<<<<

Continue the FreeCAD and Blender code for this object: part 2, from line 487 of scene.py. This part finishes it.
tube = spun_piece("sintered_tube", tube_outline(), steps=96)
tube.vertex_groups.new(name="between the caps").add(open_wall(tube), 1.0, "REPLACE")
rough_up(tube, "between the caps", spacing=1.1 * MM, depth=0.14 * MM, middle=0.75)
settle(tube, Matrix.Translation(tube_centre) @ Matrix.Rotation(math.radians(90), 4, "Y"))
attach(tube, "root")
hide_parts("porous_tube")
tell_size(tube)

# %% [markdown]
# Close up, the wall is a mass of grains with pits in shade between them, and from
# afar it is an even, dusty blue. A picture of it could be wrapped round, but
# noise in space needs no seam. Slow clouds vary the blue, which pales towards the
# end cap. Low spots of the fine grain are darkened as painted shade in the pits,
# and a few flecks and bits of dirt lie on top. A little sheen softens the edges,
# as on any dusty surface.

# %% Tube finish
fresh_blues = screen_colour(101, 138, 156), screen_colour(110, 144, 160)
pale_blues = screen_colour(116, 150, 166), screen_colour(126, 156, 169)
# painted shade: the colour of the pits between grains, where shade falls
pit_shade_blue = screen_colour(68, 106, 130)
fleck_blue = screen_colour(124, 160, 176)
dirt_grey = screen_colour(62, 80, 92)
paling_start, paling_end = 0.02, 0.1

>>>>
<<<<

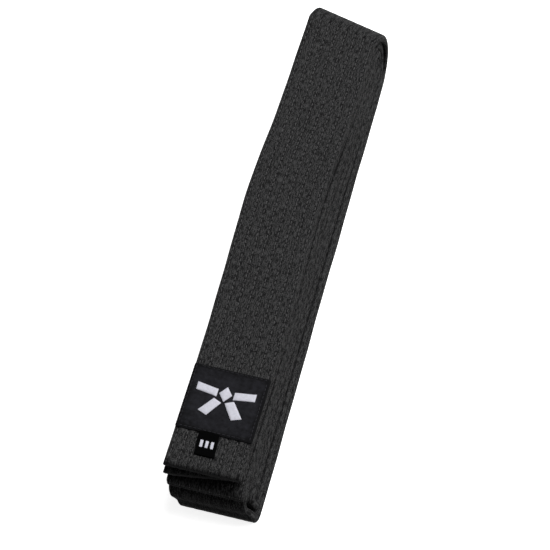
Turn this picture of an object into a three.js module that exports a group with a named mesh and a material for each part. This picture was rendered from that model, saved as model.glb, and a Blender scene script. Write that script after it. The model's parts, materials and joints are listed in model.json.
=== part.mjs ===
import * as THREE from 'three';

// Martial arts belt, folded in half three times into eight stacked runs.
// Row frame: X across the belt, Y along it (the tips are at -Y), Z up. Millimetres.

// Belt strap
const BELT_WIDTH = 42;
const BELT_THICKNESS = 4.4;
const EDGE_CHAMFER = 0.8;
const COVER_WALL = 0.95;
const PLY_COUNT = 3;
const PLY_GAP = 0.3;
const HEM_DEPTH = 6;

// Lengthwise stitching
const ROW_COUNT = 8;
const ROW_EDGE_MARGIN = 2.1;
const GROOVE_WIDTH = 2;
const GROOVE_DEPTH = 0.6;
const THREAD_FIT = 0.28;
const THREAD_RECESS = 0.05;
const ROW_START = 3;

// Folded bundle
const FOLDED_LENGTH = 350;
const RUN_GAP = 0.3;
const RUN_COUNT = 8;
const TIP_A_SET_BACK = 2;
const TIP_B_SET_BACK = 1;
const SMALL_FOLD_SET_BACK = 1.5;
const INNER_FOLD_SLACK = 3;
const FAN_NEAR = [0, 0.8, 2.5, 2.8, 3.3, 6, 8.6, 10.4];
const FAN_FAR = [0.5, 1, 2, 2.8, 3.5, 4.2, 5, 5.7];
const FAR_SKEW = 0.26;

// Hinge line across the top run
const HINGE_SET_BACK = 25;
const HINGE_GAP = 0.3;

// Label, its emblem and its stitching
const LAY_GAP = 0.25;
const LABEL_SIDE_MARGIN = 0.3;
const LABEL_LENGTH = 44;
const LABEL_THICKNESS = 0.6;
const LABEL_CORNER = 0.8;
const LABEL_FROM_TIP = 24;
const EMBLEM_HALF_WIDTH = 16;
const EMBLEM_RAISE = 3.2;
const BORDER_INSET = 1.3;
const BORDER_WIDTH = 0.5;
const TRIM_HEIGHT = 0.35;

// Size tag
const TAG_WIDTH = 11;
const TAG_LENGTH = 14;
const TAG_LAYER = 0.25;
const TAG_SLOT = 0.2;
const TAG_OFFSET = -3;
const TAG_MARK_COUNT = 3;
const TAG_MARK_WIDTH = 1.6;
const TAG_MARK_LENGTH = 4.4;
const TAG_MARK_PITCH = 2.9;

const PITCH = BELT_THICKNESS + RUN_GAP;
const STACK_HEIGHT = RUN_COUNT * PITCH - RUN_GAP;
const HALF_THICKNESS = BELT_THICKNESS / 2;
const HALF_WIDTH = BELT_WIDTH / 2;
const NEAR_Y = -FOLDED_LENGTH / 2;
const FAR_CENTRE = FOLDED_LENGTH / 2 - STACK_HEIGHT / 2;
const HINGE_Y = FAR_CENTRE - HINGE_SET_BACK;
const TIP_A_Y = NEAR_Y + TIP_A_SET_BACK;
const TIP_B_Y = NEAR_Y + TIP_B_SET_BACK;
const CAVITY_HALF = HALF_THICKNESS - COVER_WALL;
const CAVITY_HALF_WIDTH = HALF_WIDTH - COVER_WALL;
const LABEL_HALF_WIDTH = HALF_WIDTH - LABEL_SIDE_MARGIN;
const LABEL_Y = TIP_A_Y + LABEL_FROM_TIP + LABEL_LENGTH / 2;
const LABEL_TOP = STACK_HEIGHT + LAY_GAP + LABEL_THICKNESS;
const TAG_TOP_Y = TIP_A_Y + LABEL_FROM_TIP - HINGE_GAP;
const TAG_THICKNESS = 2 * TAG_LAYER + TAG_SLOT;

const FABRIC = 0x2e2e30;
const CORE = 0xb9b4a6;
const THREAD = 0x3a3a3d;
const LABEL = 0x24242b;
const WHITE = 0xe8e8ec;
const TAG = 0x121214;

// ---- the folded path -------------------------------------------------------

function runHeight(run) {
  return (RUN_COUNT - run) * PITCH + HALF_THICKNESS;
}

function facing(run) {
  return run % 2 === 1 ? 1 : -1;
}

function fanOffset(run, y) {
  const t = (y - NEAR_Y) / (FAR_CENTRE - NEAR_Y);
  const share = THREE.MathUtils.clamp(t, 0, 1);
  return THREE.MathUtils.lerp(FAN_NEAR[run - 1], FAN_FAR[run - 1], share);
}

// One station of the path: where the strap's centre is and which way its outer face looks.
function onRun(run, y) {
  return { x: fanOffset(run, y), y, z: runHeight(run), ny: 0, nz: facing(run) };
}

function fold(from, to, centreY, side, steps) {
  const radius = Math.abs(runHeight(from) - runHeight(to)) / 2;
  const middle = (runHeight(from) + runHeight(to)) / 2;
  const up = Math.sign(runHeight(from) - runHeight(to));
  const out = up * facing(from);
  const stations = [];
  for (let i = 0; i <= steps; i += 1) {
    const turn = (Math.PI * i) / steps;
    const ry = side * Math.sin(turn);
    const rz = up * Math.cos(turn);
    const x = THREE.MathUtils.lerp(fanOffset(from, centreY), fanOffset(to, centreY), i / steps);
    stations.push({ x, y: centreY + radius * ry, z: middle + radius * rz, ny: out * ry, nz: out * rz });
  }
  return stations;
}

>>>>
<<<<

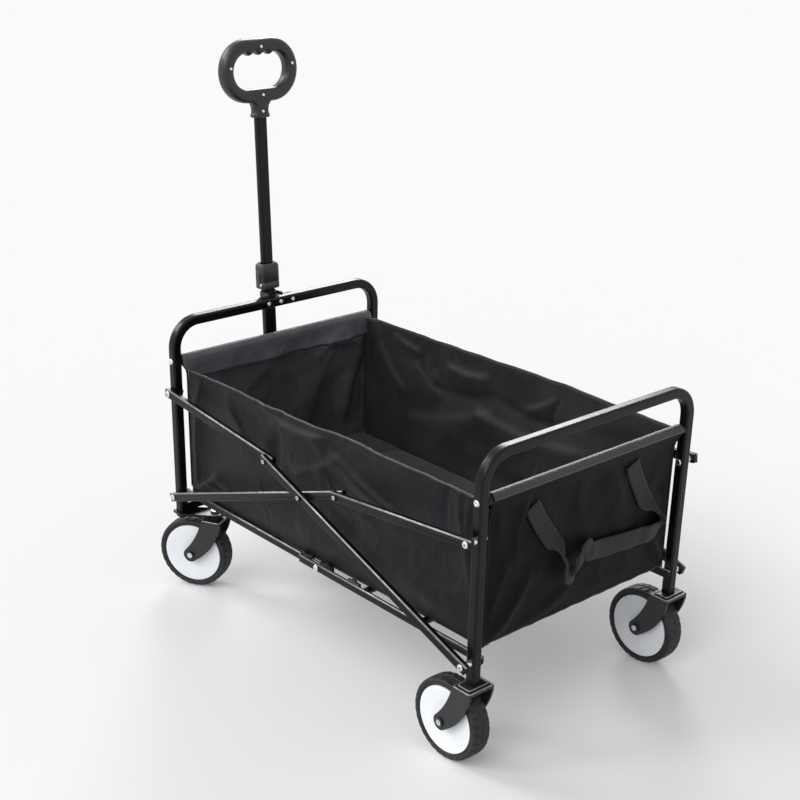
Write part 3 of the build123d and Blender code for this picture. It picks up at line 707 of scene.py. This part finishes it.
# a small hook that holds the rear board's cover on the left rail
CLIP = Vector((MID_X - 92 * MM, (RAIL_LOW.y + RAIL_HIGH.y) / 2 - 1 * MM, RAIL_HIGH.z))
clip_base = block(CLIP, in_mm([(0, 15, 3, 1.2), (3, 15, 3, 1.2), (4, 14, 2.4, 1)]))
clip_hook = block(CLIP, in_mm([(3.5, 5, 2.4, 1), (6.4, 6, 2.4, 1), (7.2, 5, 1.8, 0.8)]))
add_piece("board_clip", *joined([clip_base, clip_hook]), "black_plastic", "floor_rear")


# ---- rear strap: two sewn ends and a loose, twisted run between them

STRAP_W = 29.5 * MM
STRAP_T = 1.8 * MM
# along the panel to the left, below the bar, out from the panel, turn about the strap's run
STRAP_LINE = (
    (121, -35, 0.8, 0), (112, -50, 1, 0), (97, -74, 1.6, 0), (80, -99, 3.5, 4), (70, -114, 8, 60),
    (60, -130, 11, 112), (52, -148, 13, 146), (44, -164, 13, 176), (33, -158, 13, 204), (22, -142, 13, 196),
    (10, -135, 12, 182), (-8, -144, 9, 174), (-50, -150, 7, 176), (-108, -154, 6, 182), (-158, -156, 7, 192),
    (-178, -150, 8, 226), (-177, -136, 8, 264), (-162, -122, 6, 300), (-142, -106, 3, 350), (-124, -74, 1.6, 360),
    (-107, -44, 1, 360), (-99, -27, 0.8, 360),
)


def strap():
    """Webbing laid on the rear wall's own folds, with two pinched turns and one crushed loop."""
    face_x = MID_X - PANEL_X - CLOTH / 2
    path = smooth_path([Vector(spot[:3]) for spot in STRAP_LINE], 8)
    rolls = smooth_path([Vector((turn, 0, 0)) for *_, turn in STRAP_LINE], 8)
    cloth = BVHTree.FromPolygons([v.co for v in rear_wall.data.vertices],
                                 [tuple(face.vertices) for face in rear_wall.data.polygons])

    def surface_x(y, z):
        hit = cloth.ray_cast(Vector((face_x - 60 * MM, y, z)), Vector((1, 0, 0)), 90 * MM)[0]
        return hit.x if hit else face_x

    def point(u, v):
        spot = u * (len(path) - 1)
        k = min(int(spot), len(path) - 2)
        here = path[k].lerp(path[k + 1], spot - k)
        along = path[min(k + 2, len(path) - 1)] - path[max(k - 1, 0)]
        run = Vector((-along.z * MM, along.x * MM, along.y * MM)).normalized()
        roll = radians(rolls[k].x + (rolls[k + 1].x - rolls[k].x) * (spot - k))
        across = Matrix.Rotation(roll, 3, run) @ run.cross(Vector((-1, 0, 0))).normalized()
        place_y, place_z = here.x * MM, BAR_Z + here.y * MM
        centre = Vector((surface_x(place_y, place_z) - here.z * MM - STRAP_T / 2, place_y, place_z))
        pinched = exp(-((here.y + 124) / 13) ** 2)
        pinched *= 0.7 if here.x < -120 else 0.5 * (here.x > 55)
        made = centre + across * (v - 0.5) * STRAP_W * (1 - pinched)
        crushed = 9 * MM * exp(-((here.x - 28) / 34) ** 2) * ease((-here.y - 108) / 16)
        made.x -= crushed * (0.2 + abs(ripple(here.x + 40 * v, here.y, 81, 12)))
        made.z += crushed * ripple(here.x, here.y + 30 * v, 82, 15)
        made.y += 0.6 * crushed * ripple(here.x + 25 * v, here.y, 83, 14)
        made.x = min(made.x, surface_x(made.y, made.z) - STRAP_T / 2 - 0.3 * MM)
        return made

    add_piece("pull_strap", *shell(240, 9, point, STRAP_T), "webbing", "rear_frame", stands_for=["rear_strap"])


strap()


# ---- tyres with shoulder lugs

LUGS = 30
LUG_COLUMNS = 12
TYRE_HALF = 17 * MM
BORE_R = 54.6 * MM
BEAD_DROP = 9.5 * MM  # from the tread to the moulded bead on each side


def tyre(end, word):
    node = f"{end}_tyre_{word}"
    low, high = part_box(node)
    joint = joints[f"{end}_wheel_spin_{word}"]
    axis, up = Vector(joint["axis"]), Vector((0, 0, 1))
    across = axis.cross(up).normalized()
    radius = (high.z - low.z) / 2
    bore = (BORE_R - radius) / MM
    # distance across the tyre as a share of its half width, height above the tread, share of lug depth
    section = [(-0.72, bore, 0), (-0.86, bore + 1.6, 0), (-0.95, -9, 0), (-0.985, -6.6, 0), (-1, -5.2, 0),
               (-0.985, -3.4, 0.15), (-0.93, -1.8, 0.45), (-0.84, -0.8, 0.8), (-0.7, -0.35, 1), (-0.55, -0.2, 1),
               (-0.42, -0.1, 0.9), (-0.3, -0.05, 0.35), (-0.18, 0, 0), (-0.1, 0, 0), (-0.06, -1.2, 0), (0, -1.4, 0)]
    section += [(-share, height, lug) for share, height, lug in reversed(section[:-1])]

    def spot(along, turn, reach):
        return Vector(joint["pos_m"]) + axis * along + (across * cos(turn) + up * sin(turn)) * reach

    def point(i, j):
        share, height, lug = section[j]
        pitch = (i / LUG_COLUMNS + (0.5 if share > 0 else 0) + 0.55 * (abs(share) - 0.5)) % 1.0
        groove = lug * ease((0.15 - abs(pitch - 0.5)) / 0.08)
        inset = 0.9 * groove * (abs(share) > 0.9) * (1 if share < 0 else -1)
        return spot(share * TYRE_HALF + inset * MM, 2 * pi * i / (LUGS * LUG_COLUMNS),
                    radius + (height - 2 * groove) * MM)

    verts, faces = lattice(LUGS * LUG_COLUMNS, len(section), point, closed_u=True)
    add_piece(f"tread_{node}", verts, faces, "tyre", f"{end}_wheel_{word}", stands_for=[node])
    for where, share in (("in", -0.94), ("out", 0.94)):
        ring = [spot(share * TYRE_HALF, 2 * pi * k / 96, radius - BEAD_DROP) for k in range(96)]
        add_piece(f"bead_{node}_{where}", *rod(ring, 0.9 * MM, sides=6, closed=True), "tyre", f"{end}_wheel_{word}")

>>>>

Transcribe, exactly and without additions, the lines of the records above, beginning with the line that contains "Write part 3" and ending with the line that contains "[tuple(face.vertices) for face", both included.

Write part 3 of the build123d and Blender code for this picture. It picks up at line 707 of scene.py. This part finishes it.
# a small hook that holds the rear board's cover on the left rail
CLIP = Vector((MID_X - 92 * MM, (RAIL_LOW.y + RAIL_HIGH.y) / 2 - 1 * MM, RAIL_HIGH.z))
clip_base = block(CLIP, in_mm([(0, 15, 3, 1.2), (3, 15, 3, 1.2), (4, 14, 2.4, 1)]))
clip_hook = block(CLIP, in_mm([(3.5, 5, 2.4, 1), (6.4, 6, 2.4, 1), (7.2, 5, 1.8, 0.8)]))
add_piece("board_clip", *joined([clip_base, clip_hook]), "black_plastic", "floor_rear")


# ---- rear strap: two sewn ends and a loose, twisted run between them

STRAP_W = 29.5 * MM
STRAP_T = 1.8 * MM
# along the panel to the left, below the bar, out from the panel, turn about the strap's run
STRAP_LINE = (
    (121, -35, 0.8, 0), (112, -50, 1, 0), (97, -74, 1.6, 0), (80, -99, 3.5, 4), (70, -114, 8, 60),
    (60, -130, 11, 112), (52, -148, 13, 146), (44, -164, 13, 176), (33, -158, 13, 204), (22, -142, 13, 196),
    (10, -135, 12, 182), (-8, -144, 9, 174), (-50, -150, 7, 176), (-108, -154, 6, 182), (-158, -156, 7, 192),
    (-178, -150, 8, 226), (-177, -136, 8, 264), (-162, -122, 6, 300), (-142, -106, 3, 350), (-124, -74, 1.6, 360),
    (-107, -44, 1, 360), (-99, -27, 0.8, 360),
)


def strap():
    """Webbing laid on the rear wall's own folds, with two pinched turns and one crushed loop."""
    face_x = MID_X - PANEL_X - CLOTH / 2
    path = smooth_path([Vector(spot[:3]) for spot in STRAP_LINE], 8)
    rolls = smooth_path([Vector((turn, 0, 0)) for *_, turn in STRAP_LINE], 8)
    cloth = BVHTree.FromPolygons([v.co for v in rear_wall.data.vertices],
                                 [tuple(face.vertices) for face in rear_wall.data.polygons])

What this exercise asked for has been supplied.